## Exercise task
The complete listing should be restated exactly.

## Dataset excerpt
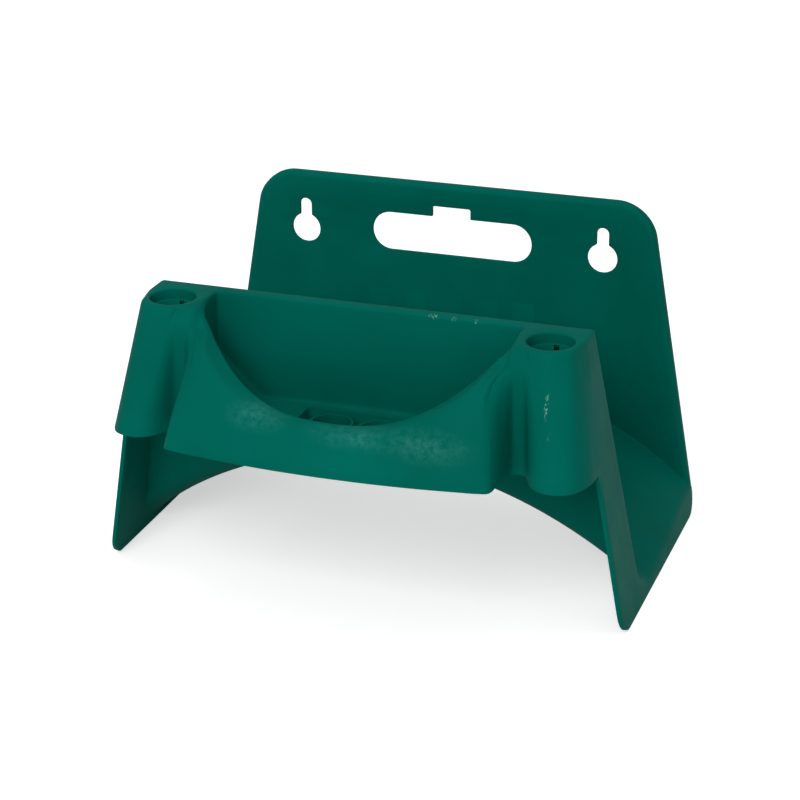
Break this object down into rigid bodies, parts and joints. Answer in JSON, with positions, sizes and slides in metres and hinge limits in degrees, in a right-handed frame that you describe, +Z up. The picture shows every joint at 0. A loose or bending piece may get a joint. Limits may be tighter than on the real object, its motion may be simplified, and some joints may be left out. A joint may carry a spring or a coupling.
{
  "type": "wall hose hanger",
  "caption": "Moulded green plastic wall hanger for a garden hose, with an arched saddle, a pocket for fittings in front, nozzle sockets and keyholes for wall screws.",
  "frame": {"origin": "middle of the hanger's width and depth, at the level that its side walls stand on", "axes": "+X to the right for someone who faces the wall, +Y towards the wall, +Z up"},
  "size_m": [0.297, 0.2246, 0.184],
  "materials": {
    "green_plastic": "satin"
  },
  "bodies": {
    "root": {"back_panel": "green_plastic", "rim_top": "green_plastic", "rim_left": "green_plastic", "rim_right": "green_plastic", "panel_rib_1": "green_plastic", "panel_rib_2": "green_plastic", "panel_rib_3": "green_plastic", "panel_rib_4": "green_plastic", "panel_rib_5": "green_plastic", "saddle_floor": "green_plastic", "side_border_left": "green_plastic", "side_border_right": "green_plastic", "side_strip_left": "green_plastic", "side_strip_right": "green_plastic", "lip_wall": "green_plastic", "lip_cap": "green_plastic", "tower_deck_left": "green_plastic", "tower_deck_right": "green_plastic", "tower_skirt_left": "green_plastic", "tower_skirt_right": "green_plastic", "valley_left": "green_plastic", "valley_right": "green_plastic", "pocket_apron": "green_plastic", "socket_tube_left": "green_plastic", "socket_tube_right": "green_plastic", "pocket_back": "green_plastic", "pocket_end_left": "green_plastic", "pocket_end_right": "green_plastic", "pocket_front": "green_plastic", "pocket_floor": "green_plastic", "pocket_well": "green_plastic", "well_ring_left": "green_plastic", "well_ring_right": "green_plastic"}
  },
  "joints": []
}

## Output for this exercise
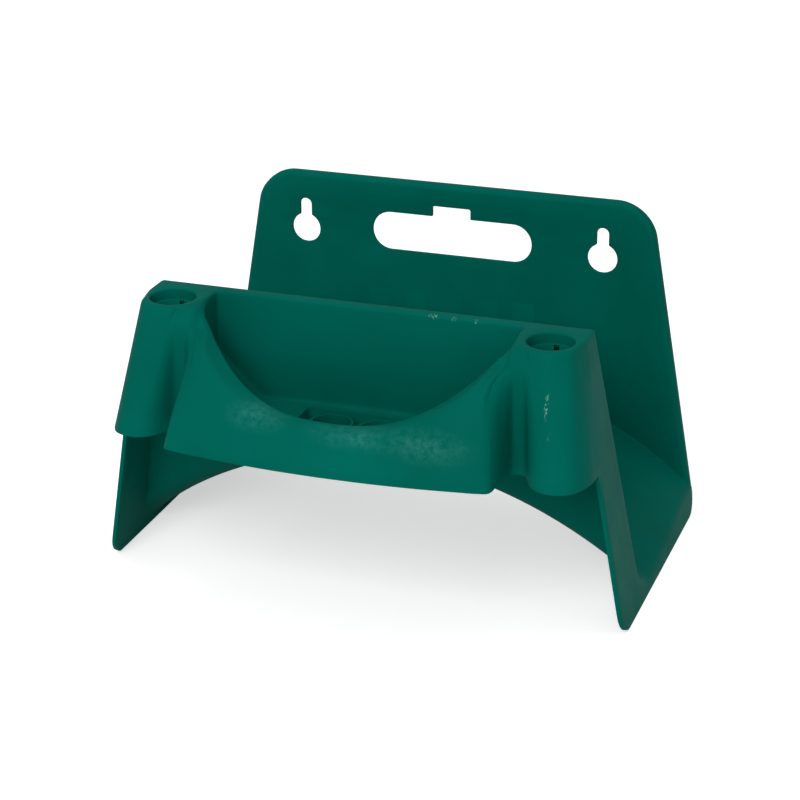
Break this object down into rigid bodies, parts and joints. Answer in JSON, with positions, sizes and slides in metres and hinge limits in degrees, in a right-handed frame that you describe, +Z up. The picture shows every joint at 0. A loose or bending piece may get a joint. Limits may be tighter than on the real object, its motion may be simplified, and some joints may be left out. A joint may carry a spring or a coupling.
{
  "type": "wall hose hanger",
  "caption": "Moulded green plastic wall hanger for a garden hose, with an arched saddle, a pocket for fittings in front, nozzle sockets and keyholes for wall screws.",
  "frame": {"origin": "middle of the hanger's width and depth, at the level that its side walls stand on", "axes": "+X to the right for someone who faces the wall, +Y towards the wall, +Z up"},
  "size_m": [0.297, 0.2246, 0.184],
  "materials": {
    "green_plastic": "satin"
  },
  "bodies": {
    "root": {"back_panel": "green_plastic", "rim_top": "green_plastic", "rim_left": "green_plastic", "rim_right": "green_plastic", "panel_rib_1": "green_plastic", "panel_rib_2": "green_plastic", "panel_rib_3": "green_plastic", "panel_rib_4": "green_plastic", "panel_rib_5": "green_plastic", "saddle_floor": "green_plastic", "side_border_left": "green_plastic", "side_border_right": "green_plastic", "side_strip_left": "green_plastic", "side_strip_right": "green_plastic", "lip_wall": "green_plastic", "lip_cap": "green_plastic", "tower_deck_left": "green_plastic", "tower_deck_right": "green_plastic", "tower_skirt_left": "green_plastic", "tower_skirt_right": "green_plastic", "valley_left": "green_plastic", "valley_right": "green_plastic", "pocket_apron": "green_plastic", "socket_tube_left": "green_plastic", "socket_tube_right": "green_plastic", "pocket_back": "green_plastic", "pocket_end_left": "green_plastic", "pocket_end_right": "green_plastic", "pocket_front": "green_plastic", "pocket_floor": "green_plastic", "pocket_well": "green_plastic", "well_ring_left": "green_plastic", "well_ring_right": "green_plastic"}
  },
  "joints": []
}